Contents: 1. The Subject and Object of the Verb 2. The
Cases 3. The
Verb
1. THE SUBJECT AND OBJECT OF THE VERB Dikaiopolis sees Athens. The VERB in a sentence tells us what
is happening. Here it is sees. Who is doing the
seeing? Obviously, Dikaiopolis is doing the seeing.
We call the doer the SUBJECT of the sentence. What is the SUBJECT and what is the OBJECT in the following sentences? The poet sings a song.

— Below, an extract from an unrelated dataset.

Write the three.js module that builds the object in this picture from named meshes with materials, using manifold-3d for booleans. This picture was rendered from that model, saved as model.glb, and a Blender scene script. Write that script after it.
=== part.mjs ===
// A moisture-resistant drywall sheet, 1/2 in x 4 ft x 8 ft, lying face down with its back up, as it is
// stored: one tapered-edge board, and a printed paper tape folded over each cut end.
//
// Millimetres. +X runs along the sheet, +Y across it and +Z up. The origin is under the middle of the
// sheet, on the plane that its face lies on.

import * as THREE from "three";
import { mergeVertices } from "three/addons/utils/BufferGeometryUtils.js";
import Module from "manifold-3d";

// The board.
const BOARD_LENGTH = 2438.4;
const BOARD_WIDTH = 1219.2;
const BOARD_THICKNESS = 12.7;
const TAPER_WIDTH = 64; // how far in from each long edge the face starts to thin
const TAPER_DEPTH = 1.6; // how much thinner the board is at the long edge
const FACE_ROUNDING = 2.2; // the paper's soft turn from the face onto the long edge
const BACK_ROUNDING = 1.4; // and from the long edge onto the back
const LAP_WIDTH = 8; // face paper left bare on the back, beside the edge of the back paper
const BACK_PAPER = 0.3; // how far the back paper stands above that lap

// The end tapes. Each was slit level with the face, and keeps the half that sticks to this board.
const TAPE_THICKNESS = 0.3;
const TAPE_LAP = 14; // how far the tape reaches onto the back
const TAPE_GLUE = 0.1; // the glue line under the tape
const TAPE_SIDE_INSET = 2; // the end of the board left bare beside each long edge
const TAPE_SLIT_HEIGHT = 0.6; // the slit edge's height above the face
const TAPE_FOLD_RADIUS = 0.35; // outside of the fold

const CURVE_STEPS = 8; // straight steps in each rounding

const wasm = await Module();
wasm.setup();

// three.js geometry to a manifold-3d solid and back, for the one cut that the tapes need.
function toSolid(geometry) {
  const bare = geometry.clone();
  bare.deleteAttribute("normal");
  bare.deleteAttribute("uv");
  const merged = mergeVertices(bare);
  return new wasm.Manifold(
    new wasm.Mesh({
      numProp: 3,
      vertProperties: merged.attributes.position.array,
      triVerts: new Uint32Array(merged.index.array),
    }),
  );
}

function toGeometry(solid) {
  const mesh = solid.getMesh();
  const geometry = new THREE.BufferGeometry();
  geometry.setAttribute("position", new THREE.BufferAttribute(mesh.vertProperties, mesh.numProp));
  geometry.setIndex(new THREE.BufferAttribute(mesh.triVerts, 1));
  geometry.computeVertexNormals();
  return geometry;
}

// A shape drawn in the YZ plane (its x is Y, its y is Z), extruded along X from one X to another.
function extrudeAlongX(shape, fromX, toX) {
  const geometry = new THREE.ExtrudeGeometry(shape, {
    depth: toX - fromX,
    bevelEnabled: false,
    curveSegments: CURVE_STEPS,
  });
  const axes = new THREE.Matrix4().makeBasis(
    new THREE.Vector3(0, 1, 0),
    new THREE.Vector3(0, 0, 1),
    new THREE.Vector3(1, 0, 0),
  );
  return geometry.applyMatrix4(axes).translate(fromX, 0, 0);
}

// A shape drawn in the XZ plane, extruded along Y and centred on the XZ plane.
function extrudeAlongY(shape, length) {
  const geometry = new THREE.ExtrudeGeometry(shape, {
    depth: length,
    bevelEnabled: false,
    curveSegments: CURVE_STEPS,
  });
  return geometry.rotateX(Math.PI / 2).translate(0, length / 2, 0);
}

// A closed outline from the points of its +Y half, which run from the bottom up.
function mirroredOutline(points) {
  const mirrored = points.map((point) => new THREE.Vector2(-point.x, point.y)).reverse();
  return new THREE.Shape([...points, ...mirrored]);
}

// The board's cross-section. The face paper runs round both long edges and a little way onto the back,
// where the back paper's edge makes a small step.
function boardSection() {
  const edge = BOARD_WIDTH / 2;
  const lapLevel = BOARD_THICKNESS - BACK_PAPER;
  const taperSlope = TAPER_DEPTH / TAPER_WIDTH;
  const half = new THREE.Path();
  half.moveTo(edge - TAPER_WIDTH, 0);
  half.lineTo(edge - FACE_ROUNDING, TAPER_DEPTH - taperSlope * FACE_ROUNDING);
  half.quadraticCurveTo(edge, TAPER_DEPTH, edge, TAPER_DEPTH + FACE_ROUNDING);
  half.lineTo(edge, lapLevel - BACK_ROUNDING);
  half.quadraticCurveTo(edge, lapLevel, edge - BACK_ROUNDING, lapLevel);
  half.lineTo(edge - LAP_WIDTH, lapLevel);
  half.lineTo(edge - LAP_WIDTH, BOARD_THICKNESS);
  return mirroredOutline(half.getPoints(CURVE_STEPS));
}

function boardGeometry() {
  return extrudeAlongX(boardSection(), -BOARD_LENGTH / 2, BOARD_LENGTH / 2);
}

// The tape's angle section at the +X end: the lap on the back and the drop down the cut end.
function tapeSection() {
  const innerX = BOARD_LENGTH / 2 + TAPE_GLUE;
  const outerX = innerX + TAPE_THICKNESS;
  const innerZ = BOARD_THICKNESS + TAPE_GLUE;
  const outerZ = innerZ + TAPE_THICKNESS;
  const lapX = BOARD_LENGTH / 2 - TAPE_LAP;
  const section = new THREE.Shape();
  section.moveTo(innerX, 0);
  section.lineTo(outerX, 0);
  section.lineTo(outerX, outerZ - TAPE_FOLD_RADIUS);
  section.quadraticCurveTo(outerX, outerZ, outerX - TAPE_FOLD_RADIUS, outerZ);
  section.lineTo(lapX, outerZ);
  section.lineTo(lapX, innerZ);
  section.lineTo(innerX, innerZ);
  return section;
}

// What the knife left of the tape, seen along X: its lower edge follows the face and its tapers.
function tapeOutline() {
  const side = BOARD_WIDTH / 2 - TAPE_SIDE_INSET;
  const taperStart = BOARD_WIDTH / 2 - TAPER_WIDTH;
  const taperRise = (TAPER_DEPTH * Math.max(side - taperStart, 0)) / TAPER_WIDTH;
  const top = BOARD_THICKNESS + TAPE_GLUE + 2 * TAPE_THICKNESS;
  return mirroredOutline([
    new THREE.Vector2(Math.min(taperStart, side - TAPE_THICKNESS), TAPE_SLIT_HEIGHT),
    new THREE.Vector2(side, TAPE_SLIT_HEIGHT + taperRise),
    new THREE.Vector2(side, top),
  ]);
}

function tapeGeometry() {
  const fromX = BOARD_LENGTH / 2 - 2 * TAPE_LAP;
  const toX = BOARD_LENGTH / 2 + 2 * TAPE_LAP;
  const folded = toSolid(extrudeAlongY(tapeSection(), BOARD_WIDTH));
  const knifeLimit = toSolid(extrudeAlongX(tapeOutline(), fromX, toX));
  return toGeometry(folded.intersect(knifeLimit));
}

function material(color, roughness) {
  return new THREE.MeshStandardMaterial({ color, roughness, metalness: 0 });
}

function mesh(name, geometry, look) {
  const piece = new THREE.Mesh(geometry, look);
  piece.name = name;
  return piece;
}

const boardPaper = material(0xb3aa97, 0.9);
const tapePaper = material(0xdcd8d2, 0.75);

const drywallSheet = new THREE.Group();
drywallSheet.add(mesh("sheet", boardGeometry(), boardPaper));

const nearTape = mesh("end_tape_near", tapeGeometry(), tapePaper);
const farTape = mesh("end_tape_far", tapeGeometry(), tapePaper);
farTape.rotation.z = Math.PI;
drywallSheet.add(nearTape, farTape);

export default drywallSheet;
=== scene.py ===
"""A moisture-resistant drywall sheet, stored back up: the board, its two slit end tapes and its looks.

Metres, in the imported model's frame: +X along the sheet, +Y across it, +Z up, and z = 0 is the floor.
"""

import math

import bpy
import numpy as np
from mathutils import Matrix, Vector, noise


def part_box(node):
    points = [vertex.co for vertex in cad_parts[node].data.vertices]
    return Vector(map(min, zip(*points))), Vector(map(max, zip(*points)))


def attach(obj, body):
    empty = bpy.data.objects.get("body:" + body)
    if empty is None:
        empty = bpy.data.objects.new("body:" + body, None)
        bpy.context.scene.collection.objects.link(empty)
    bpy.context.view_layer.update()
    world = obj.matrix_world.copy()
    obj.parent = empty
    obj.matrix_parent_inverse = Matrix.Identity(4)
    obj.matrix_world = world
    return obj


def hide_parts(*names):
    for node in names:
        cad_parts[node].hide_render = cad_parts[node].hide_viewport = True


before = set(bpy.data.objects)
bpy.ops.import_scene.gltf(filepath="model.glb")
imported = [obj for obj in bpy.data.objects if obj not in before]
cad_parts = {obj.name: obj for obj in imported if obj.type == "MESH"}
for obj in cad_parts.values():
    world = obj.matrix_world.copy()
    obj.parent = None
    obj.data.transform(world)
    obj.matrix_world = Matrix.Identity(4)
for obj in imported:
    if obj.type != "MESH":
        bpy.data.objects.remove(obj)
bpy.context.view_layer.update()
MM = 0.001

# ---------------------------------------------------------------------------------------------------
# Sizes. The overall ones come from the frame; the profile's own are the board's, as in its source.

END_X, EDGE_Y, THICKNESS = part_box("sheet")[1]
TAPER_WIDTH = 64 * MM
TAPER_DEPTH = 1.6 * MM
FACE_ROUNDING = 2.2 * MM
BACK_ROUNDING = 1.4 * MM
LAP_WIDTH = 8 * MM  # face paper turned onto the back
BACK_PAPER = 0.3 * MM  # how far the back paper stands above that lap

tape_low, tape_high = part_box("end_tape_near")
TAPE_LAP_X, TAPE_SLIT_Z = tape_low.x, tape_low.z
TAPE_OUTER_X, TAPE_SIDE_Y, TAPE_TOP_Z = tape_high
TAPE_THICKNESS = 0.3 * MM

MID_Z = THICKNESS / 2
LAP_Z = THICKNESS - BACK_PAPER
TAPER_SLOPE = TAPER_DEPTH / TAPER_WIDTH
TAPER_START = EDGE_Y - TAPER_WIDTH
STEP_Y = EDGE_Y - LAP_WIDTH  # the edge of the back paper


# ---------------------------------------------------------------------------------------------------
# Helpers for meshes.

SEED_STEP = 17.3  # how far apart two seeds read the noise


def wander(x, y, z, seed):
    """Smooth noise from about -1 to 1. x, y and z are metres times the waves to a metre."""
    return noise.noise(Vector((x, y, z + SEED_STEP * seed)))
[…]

In English the order of the words usually tells us what is the subject and what is the object. "The Athenians defeat the enemy" is very different from "The enemy defeat the Athenians." Greek, on the other hand, shows the difference by changing the endings of its words. You will be learning the different endings during the course. But for the moment, let us use English letters and say that, if the Athenians are the subject (i. e. if they are doing the defeating) they are Athenai-oi, while if they are the object (i.e. if the enemy are defeating them) they are Athenai-ous. So in Greek the different endings show us the different jobs the words have to do in the sentence. The order the words come in does not alter the basic meaning of what they are saying (though it can alter the emphasis). So the vital thing is to look at the endings of Greek words. We have names for the various jobs which nouns perform in a Greek sentence. We call them CASES. The nominative case is the case of the SUBJECT. (There is another case called the vocative -- this is the case by which you address someone: for example, "Be careful, son!") We still have some different case-endings in English: The teacher saw the girl working. He praised her. He is the subject and is therefore in the nominative; her is the object and is therefore in the accusative. Try filling in the gaps in these sentences: The boy sees his mother. ____ calls _____. In what cases are she, him, her, we, he, and us? Note that in "his mother" and "her son", his and her are used as the genitive case: "the mother of him" and "the son of her." But to return to subjects and objects, look and see what is wrong with the words in black in the following sentences: She took my wife and I out to lunch. In English we usually make a SINGULAR word PLURAL by adding an "s" to it: for example: "apple" = singular, but "apples" = plural. But Greek plurals are more complicated than this because they fall into several different patterns, and they have separate endings for the different cases.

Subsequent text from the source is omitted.